I thought, now I was in that position and I wanted to give that human a shot. It wasn’t about taking a chance on someone. I really believed she had the skill and capability to get me there.
And, it was someone I knew I was going to be spending a long period of time with. I knew this role would require me to be at the height of my confidence level. I almost didn’t want to revert back to a place of more of an authoritative presence.
What gave you the best advice so you could get into his blood?
He did. In the sense of listening to his music. I looked at it from the perspective that if I went out and wrote the most emotionally profound and moving music that I could. If I wrote something that I wanted to sing over and over again, it would have to come straight from my gut.
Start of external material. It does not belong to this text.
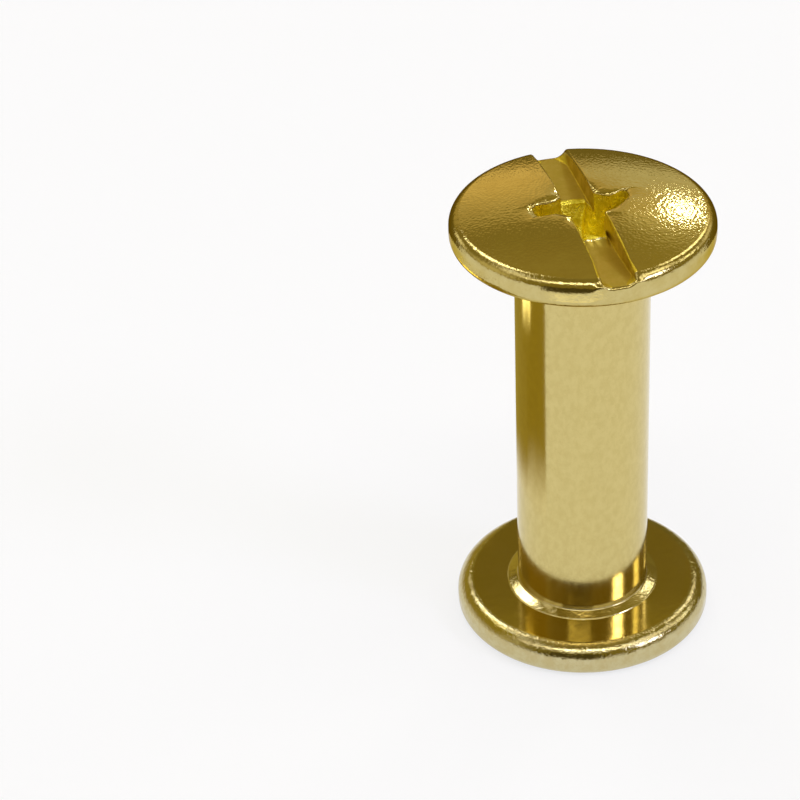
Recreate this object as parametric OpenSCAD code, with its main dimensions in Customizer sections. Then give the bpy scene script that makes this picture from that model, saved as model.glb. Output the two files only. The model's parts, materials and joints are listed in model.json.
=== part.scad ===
// Binding barrel screw, closed: a blind tapped barrel headed on a flat round
// flange, and a low-domed screw with a combined slot and cross recess.
// Millimetres, +Z up. The origin is the centre of the barrel head's outer face,
// which the closed pair stands on.

/* [Barrel] */
// Distance between the two heads with the screw home
grip_l = 15; // [13:0.5:60]
// Outside diameter of the barrel
barrel_d = 4.9; // [4.8:0.1:6]
// Thickness of the flat barrel head
barrel_head_t = 1.2; // [1:0.05:1.8]
// Width of the sloping ring round the foot of the barrel
foot_ring_w = 0.4; // [0.1:0.05:0.6]
// Height of that ring above the head
foot_ring_h = 0.15; // [0.1:0.05:0.5]
// Break of the barrel's outer edge at the mouth
mouth_edge_r = 0.1; // [0.05:0.05:0.15]

/* [Heads] */
// Diameter of both heads
head_d = 9.5; // [8.5:0.1:14]
// Height of the screw head from its seat to the edge of the dome
screw_rim_t = 1.05; // [0.9:0.05:1.4]
// Rise of the dome above its own edge
dome_h = 0.45; // [0.2:0.05:0.6]
// Rounding of the barrel head's edge on the grip side
barrel_rim_top_r = 0.6; // [0.1:0.05:0.6]
// Rounding of the barrel head's edge on the face it stands on
barrel_rim_foot_r = 0.4; // [0.1:0.05:0.4]
// Rounding between the screw head's dome and its side
screw_rim_top_r = 0.45; // [0.1:0.05:0.5]
// Rounding of the screw head's edge on the grip side
screw_rim_low_r = 0.4; // [0.1:0.05:0.4]

/* [Thread] */
// Nominal diameter of the thread
thread_d = 4; // [3.6:0.1:4]
// Length of the screw under its head
screw_l = 7.5; // [5:0.5:9]
// Length of the tapped stretch of the bore
tapped_l = 9.5; // [9.5:0.5:10]
// Metal left between the bottom of the bore and the barrel head's outer face
bore_floor_t = 2; // [1:0.1:2]
// Radial play between the screw's crests and the bore's roots
thread_play = 0.05; // [0.02:0.01:0.08]

/* [Driver recess] */
// Direction of the slot, turned from +X about +Z
slot_turn = 106; // [0:1:180]
// Width of the slot
slot_w = 1.2; // [0.8:0.1:1.6]
// Depth of the slot under the top of the dome
slot_depth = 0.85; // [0.6:0.05:0.95]
// Span of the cross recess, tip to tip, at the top of the dome
cross_span = 3.7; // [3.2:0.1:4.4]
// Width of a wing of the cross at its tip
cross_wing_w = 0.6; // [0.5:0.05:0.8]
// Radius of the hollow flare between two wings
cross_flare_r = 1.2; // [0.8:0.1:1.3]
// Depth of the cross recess to the foot of its wings
cross_depth = 1.7; // [1.4:0.1:1.9]

/* [Hidden] */

// Facets of a full turn
$fn = 96;
// Overshoot of every cut past the surface it opens
over = 0.5;
// Half angles of the wing ends, of the flare between the wings and of the pit's tip
WING_SLOPE = 26.5;
FLARE_SLOPE = 22;
PIT_TIP_SLOPE = 62;
// Half angle of a drilled hole's tip
DRILL_TIP = 59;
// Radial depth of a full thread
THREAD_DEPTH = 0.35;
// How far two cuts that meet end to end pass into each other, and the blunt end of the pit
LAP = 0.01;
PIT_END_R = 0.02;

head_r = head_d / 2;
barrel_r = barrel_d / 2;
seat_z = barrel_head_t + grip_l;
dome_edge_z = seat_z + screw_rim_t;
top_z = dome_edge_z + dome_h;
dome_r = (head_r * head_r + dome_h * dome_h) / (2 * dome_h);
dome_centre_z = top_z - dome_r;

root_r = thread_d / 2;
shank_r = root_r - thread_play;
tap_drill_r = root_r - THREAD_DEPTH;
mouth_chamfer = 0.15;
shank_fillet_r = 0.1;
shank_tip_chamfer = 0.45;
tap_drill_z = bore_floor_t + tap_drill_r / tan(DRILL_TIP);
tapped_z = seat_z - tapped_l;

flare_reach = cross_wing_w / 2 + cross_flare_r;
wing_foot_r = cross_span / 2 - cross_depth * tan(WING_SLOPE);
flare_foot_r = flare_reach - cross_depth * tan(FLARE_SLOPE);
pit_tip_h = wing_foot_r / tan(PIT_TIP_SLOPE);

// What lies outside an arc of radius r about c, from angle a0 to a1: cut away,
// it leaves a convex edge rounded. Both ends of the arc stay tangent.
module outside_arc(c, r, a0, a1) {
    reach = 2 * r;
    mid = (a0 + a1) / 2;
    translate(c) difference() {
        polygon([
            [0, 0],
            reach * [cos(a0), sin(a0)],
            reach * [cos(mid), sin(mid)],
            reach * [cos(a1), sin(a1)]
        ]);
        circle(r);
    }
}

// Half section of the barrel head: a disc with both outer edges rounded.
module barrel_head_section() {
    difference() {
        square([head_r, barrel_head_t]);
        outside_arc([head_r - barrel_rim_top_r, barrel_head_t - barrel_rim_top_r], barrel_rim_top_r, 0, 90);
        outside_arc([head_r - barrel_rim_foot_r, barrel_rim_foot_r], barrel_rim_foot_r, -90, 0);
    }
}

// Half section of the barrel's outside, with the sloping ring that joins it to the head.
module barrel_wall_section() {
    difference() {
        square([barrel_r, seat_z]);
        outside_arc([barrel_r - mouth_edge_r, seat_z - mouth_edge_r], mouth_edge_r, 0, 90);
    }
    translate([barrel_r, barrel_head_t]) polygon([[0, 0], [foot_ring_w, 0], [0, foot_ring_h]]);
}

// Half section of the blind bore: drill tip, tap drill, tapped stretch, chamfered mouth.
module bore_section() {
    polygon([
        [0, bore_floor_t],
        [tap_drill_r, tap_drill_z],
        [tap_drill_r, tapped_z - root_r + tap_drill_r],
        [root_r, tapped_z],
        [root_r, seat_z - mouth_chamfer],
        [root_r + mouth_chamfer, seat_z],
        [root_r + mouth_chamfer, seat_z + over],
        [0, seat_z + over]
    ]);
}

module barrel() {
    color("gold") rotate_extrude() difference() {
        union() {
            barrel_head_section();
            barrel_wall_section();
        }
        bore_section();
    }
}

// Half section of the screw head: flat seat, rounded rim and a low spherical dome.
module screw_head_section() {
    top_c_x = head_r - screw_rim_top_r;
    top_c_rise = sqrt(pow(dome_r - screw_rim_top_r, 2) - pow(top_c_x, 2));
    low_c = [head_r - screw_rim_low_r, seat_z + screw_rim_low_r];
    difference() {
        intersection() {
            translate([0, seat_z]) square([head_r, top_z - seat_z]);
            translate([0, dome_centre_z]) circle(dome_r, $fn = 720);
        }
        outside_arc([top_c_x, dome_centre_z + top_c_rise], screw_rim_top_r, 0, atan2(top_c_rise, top_c_x));
        outside_arc(low_c, screw_rim_low_r, -90, 0);
    }
}

// Half section of the shank: chamfered tip, thread envelope, fillet under the head.
module shank_section() {
    tip_z = seat_z - screw_l;
    polygon([
        [0, tip_z],
        [shank_r - shank_tip_chamfer, tip_z],
        [shank_r, tip_z + shank_tip_chamfer],
        [shank_r, seat_z + over],
        [0, seat_z + over]
    ]);
    translate([shank_r, seat_z - shank_fillet_r]) difference() {
        square(shank_fillet_r);
        translate([shank_fillet_r, 0]) circle(shank_fillet_r);
    }
}

// Straight slot across the whole head, along X before it is turned.
module slot_cut() {
    translate([-head_r - over, -slot_w / 2, top_z - slot_depth])
        cube([head_d + 2 * over, slot_w, slot_depth + over]);
}

// Outline of the four wings, and of the hollow-sided star that joins their roots.
module wing_outline() {
    for (turn = [0, 90])
        rotate(turn) square([cross_span + 2 * over, cross_wing_w], center = true);
}

module star_outline() {
    difference() {
        square(2 * flare_reach, center = true);
        for (sx = [-1, 1], sy = [-1, 1])
            translate(flare_reach * [sx, sy]) circle(cross_flare_r);
    }
}

// A straight funnel of slope s to the axis, foot_r wide at the foot of the wings.
module funnel(foot_r, s) {
    translate([0, 0, top_z - cross_depth])
        cylinder(h = cross_depth + over, r1 = foot_r, r2 = foot_r + (cross_depth + over) * tan(s));
}

// Cross recess: tapered wings, tapered star between them, blunt conical pit below.
module cross_cut() {
    wings_z = top_z - cross_depth;
    intersection() {
        translate([0, 0, wings_z]) linear_extrude(cross_depth + over) wing_outline();
        funnel(wing_foot_r, WING_SLOPE);
    }
    intersection() {
        translate([0, 0, wings_z]) linear_extrude(cross_depth + over) star_outline();
        funnel(flare_foot_r, FLARE_SLOPE);
    }
    intersection() {
        translate([0, 0, wings_z - pit_tip_h]) linear_extrude(pit_tip_h + LAP) union() {
            wing_outline();
            circle(flare_foot_r / 2);
        }
        translate([0, 0, wings_z - pit_tip_h]) cylinder(h = pit_tip_h + LAP, r1 = PIT_END_R, r2 = wing_foot_r);
    }
}

module screw() {
    color("goldenrod") difference() {
        rotate_extrude() {
            screw_head_section();
            shank_section();
        }
        rotate(slot_turn) {
            slot_cut();
            cross_cut();
        }
    }
}

barrel();
screw();
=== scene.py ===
"""Looks of a closed binding barrel screw in bright brass plating.

Two pieces are worked out here as closed skins: the barrel, with its flat head, foot ring and
tapped bore, and the domed screw, with its rolled thread and its combined slot and cross recess.
Sizes are in millimetres until a skin is put into its mesh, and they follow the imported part.
"""

import json
import logging
import math
from collections.abc import Callable
from dataclasses import dataclass, field
from enum import Enum

import bmesh
import bpy
import numpy as np
from mathutils import Matrix, Vector


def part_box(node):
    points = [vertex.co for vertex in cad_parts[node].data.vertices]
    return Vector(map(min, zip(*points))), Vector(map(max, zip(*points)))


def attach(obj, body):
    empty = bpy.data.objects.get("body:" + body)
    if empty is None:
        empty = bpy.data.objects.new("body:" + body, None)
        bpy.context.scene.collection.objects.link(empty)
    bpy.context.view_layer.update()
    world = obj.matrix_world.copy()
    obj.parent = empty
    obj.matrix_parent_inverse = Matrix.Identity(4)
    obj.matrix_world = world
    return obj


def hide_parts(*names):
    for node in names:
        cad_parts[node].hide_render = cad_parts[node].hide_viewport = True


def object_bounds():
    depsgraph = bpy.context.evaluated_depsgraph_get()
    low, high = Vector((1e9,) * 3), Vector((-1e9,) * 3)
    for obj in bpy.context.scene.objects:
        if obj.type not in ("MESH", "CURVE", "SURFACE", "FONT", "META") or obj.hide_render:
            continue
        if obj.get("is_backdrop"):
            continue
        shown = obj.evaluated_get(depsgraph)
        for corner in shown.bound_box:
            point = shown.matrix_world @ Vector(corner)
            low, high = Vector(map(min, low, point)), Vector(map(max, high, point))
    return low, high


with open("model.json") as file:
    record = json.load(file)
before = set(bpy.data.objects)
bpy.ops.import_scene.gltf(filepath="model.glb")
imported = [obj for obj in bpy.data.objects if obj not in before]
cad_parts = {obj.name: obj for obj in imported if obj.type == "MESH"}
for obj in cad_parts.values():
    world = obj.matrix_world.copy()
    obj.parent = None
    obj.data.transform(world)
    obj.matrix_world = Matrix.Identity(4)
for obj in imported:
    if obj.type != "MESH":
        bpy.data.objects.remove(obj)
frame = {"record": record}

log = logging.getLogger("binding_barrel_screw")

MM = 0.001
FULL_TURN = 2 * math.pi
WELD = 5e-8
WARM_WHITE = (1.0, 0.98, 0.94)
CARD_FOOT = (1.0, 0.98, 0.95)
CARD_BRASS = (0.38, 0.285, 0.035)
SCREEN_BRASS = (0.40, 0.305, 0.05)


# ---------------------------------------------------------------------------- sizes


@dataclass(frozen=True)
class PartSizes:
    """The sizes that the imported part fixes, in millimetres."""

    head_r: float
    barrel_r: float
    barrel_head_t: float
    seat_z: float
    top_z: float
    tip_z: float

    @classmethod
    def from_frame(cls) -> "PartSizes":
        """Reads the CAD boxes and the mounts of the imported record.

        Returns:
            The sizes that both pieces are built on.
        """
        mounts = {mount["name"]: mount for mount in frame["record"]["mounts"]}
        screw_low, screw_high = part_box("screw")
        clamp_z = mounts["barrel_clamp_face"]["pos_m"][2] / MM
        return cls(
            head_r=(screw_high.x - screw_low.x) / 2 / MM,
            barrel_r=mounts["grip_pin"]["dims"]["r_mm"],
            barrel_head_t=clamp_z,
            seat_z=clamp_z + mounts["grip_pin"]["mate_length_mm"],
            top_z=mounts["driver_recess"]["pos_m"][2] / MM,
            tip_z=screw_low.z / MM,
        )


# ---------------------------------------------------------------------------- skins


class Face(Enum):
    """Finish of a stretch of skin; the value is its material index."""

    DOME = 0
    RIM = 1
    RECESS = 2
    SLOT_FLOOR = 3
    SLOT_WALL = 4
    THREAD = 5
    WALL = 6
    FLANGE = 7
    FOOT_RIM = 8
    RING = 9
    BURR = 10


def grid_quads(rows: int, columns: int) -> np.ndarray:
    """Corner indices of the quads between neighbouring points of a grid, kept row by row.

    Args:
        rows: Number of rows of points.
        columns: Number of points in a row.

    Returns:
        Four indices for each quad.
    """
    index = np.arange(rows * columns).reshape(rows, columns)
    corners = [index[:-1, :-1], index[:-1, 1:], index[1:, 1:], index[1:, :-1]]
    return np.stack(corners, axis=-1).reshape(-1, 4)


def weld(mesh: bpy.types.Mesh) -> int:
    """Merges the points that meet and turns every face outward.

    Args:
        mesh: The mesh, which is changed.

    Returns:
        The number of edges left open.
    """
    body = bmesh.new()
    body.from_mesh(mesh)
    bmesh.ops.remove_doubles(body, verts=body.verts, dist=WELD)
    bmesh.ops.dissolve_degenerate(body, edges=body.edges, dist=WELD)
    bmesh.ops.recalc_face_normals(body, faces=body.faces)
    open_edges = sum(not edge.is_manifold for edge in body.edges)
    body.to_mesh(mesh)
    body.free()
    return open_edges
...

Everyone could give me advice, but I thought to myself, look at the songs and his songwriting and they will lead you.
You can see the evolution of the human being through them. You can see how his early songs are so poetic and so ethereal. He blows me away with his capacity at how talented he is. He was incredibly talented as a pianist. The voice has to be one of the top 5 of all time. He will, with all humility and modesty say, “I never thought I was a great songwriter. I never even liked writing songs, but the fact is, he has written some of the greatest.” If you dive into them, you will understand the human being. I think you’d really get to know the nuts and bolts of him by looking at the songs he wrote.
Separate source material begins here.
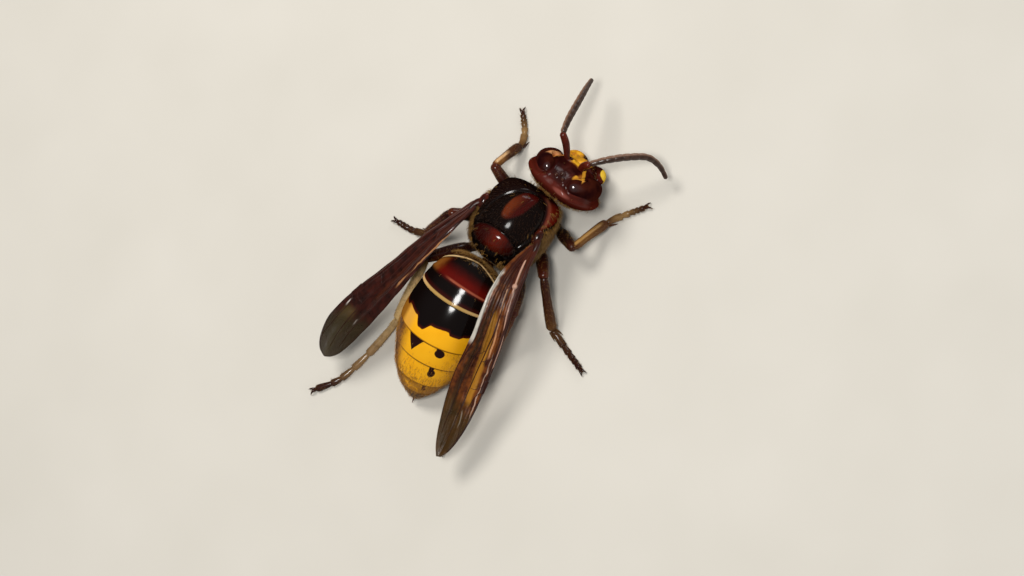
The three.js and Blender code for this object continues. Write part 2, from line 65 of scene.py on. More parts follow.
def bodyParts(points):  # left, forward and height of places in the frame
    return points[:, 0] - bodyZero['left'], -points[:, 1] - bodyZero['forward'], points[:, 2]


def hermite(near, far, slopeIn, slopeOut, step):
    cubic = 2 * near - 2 * far + slopeIn + slopeOut
    square = -3 * near + 3 * far - 2 * slopeIn - slopeOut
    return ((cubic * step + square) * step + slopeIn) * step + near


def runThrough(values, share):  # a smooth run through evenly spaced stations
    values = np.asarray(values, float)
    place = np.clip(share, 0, 1) * (len(values) - 1)
    index = np.minimum(np.floor(place).astype(int), len(values) - 2)
    near, far = values[index], values[index + 1]
    slopeIn = (far - values[np.maximum(index - 1, 0)]) / 2
    slopeOut = (values[np.minimum(index + 2, len(values) - 1)] - near) / 2
    return hermite(near, far, slopeIn, slopeOut, place - index)


def rise(value, low, high):  # 0 below low, 1 above high, smooth between
    share = np.clip((value - low) / (high - low), 0, 1)
    return share * share * (3 - 2 * share)


def bell(value, width):
    return np.exp(-(value / width) ** 2)


def oval(*spans):  # of values, middles and halves: below 1 inside, above 1 outside
    squares = [((value - middle) / half) ** 2 for value, middle, half in spans]
    return sum(squares[1:], squares[0])


def unit(vectors):
    return vectors / np.maximum(np.linalg.norm(vectors, axis=-1, keepdims=True), 1e-9)


def roundAngles(sides):  # one turn, as a row
    return np.linspace(0, 2 * np.pi, sides, endpoint=False)[None, :]


def fromPole(rows, edge):  # angles from pole to pole, as a column
    return np.linspace(edge, np.pi - edge, rows)[:, None]


def smoothPath(stations, count):  # at even steps, or at given shares, along a curve through the stations
    knots = [np.asarray(station, float) for station in stations]
    knots = [2 * knots[0] - knots[1]] + knots + [2 * knots[-1] - knots[-2]]

    def slope(one, two, three, early, late):  # of the curve at the middle one of three knots
        return (two - one) / early - (three - one) / (early + late) + (three - two) / late

    step = np.linspace(0, 1, 40, endpoint=False)[:, None]
    runs = []
    for first, start, end, last in zip(knots, knots[1:], knots[2:], knots[3:]):
        before, along, after = [
            max(np.linalg.norm(far - near), 1e-6) ** 0.5
            for near, far in ((first, start), (start, end), (end, last))
        ]
        slopeIn = slope(first, start, end, before, along) * along
        slopeOut = slope(start, end, last, along, after) * along
        runs.append(hermite(start, end, slopeIn, slopeOut, step))
    dense = np.concatenate(runs + [knots[-2][None]])
    travelled = np.concatenate([[0], np.cumsum(np.linalg.norm(np.diff(dense, axis=0), axis=1))])
    wanted = (np.linspace(0, 1, count) if np.isscalar(count) else count) * travelled[-1]
    return np.stack([np.interp(wanted, travelled, dense[:, axis]) for axis in range(3)], -1)


# Surfaces: points, faces, and marks that the finishes read

class Surface:
    def __init__(self, points, quads, triangles, marks):
        self.points, self.quads, self.triangles, self.marks = points, quads, triangles, marks

    def corners(self):  # every face as triangles
        return np.concatenate([self.quads[:, [0, 1, 2]], self.quads[:, [0, 2, 3]], self.triangles])

    def cornerPoints(self):
        return (self.points[column] for column in self.corners().T)

    def outwards(self):
        a, b, c = self.cornerPoints()
        if np.einsum('ij,ij->i', a, np.cross(b, c)).sum() < 0:
            self.quads = self.quads[:, ::-1]
            self.triangles = self.triangles[:, ::-1]
        return self

    def normals(self):
        a, b, c = self.cornerPoints()
        faceNormals = np.cross(b - a, c - a)
        total = np.zeros_like(self.points)
        for column in self.corners().T:
            np.add.at(total, column, faceNormals)
        return unit(total)


def together(surfaces):  # several closed surfaces as one, with 0 for a mark that one of them lacks
    shifted = list(zip(surfaces, np.cumsum([0] + [len(surface.points) for surface in surfaces])))
    names = sorted(set().union(*[surface.marks for surface in surfaces]))

    def joined(name):
        return np.concatenate([part.marks.get(name, np.zeros(len(part.points))) for part in surfaces])

    return Surface(
        np.concatenate([surface.points for surface in surfaces]),
        np.concatenate([surface.quads + offset for surface, offset in shifted]),
        np.concatenate([surface.triangles + offset for surface, offset in shifted]),
        {name: joined(name) for name in names},
    )


def ringSurface(rings, **marks):  # closed by a middle point at each end
    count, sides, _ = rings.shape
    points = np.concatenate([rings.reshape(-1, 3), rings[:1].mean(1), rings[-1:].mean(1)])
    ring = np.arange(count - 1)[:, None] * sides
    side = np.arange(sides)[None, :]
    after = (side + 1) % sides
    quads = np.stack([ring + side, ring + after, ring + sides + after, ring + sides + side], -1)
    side, after, last = side[0], after[0], (count - 1) * sides
    ends = np.concatenate([
        np.stack([after, side, np.full(sides, count * sides)], -1),
        np.stack([side + last, after + last, np.full(sides, count * sides + 1)], -1),
    ])
    spread = {}
    for name, values in marks.items():
        values = np.broadcast_to(values, (count, sides))
        spread[name] = np.concatenate([values.ravel(), [values[0].mean(), values[-1].mean()]])
    return Surface(points, quads.reshape(-1, 4), ends, spread).outwards()


def tube(middle, thick, across, upwards, sides, flat):  # rings of points round a line
    angle = roundAngles(sides)[..., None]
    spokes = np.cos(angle) * across[:, None] + flat * np.sin(angle) * upwards[:, None]
    return middle[:, None] + thick[:, None, None] * spokes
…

Paul Gambaccini did a few interviews with Freddie. He was at Live Aid. Brian May and I went out one night. We met him. I immediately knew who it was and I said, “Paul.” He came over and said I needed to be mischievous. When he gave me his card, I called him a week later and he said, “He just had this mischief behind his eyes at all times. You have to try to capture that.” I felt that was the one thing I was able to capture. Sometimes, more in between takes than on camera. It was nice to almost be an entertainer for the entire crew throughout the day as much as it was while the camera was rolling.
Brian and Roger too spoke with such reverence about him and you can see something in their eyes change. Roger and I were backstage, waiting to go out after a screening and I said something that made him laugh. He giggled and he said, “You’re just like him.” It was the greatest compliment I could receive. I don’t know, there was such a joy that we had come that far and he gave me that impression that Freddie liked to celebrate life and how splendid joy can be in everyone’s life.
On the subject of Freddie celebrating life, was there a particular performance you liked recreating?
We don’t see enough of Top Of The Pops during Killer Queen, but it was something I was able to capture to the tee. We go from doing an incredibly emotional scene, but I think everyone would always look forward to the performances or the concert. There was never a note of monotony to any of this and that’s what was great about filming this.
One of my favorite moments was putting my audition on tape at Abbey Road, it was one of the proudest moments ever I’d ever had. I put my demos down and had the courage to sing. They did versions with my voice. The fact I got that done with Polly in front of me and I was articulating myself where I needed to. We had two weeks before we did that. The producers lobbed questions at me and I responded as Freddie, they put me on the spot. It was the coolest thing I’d ever done in my life.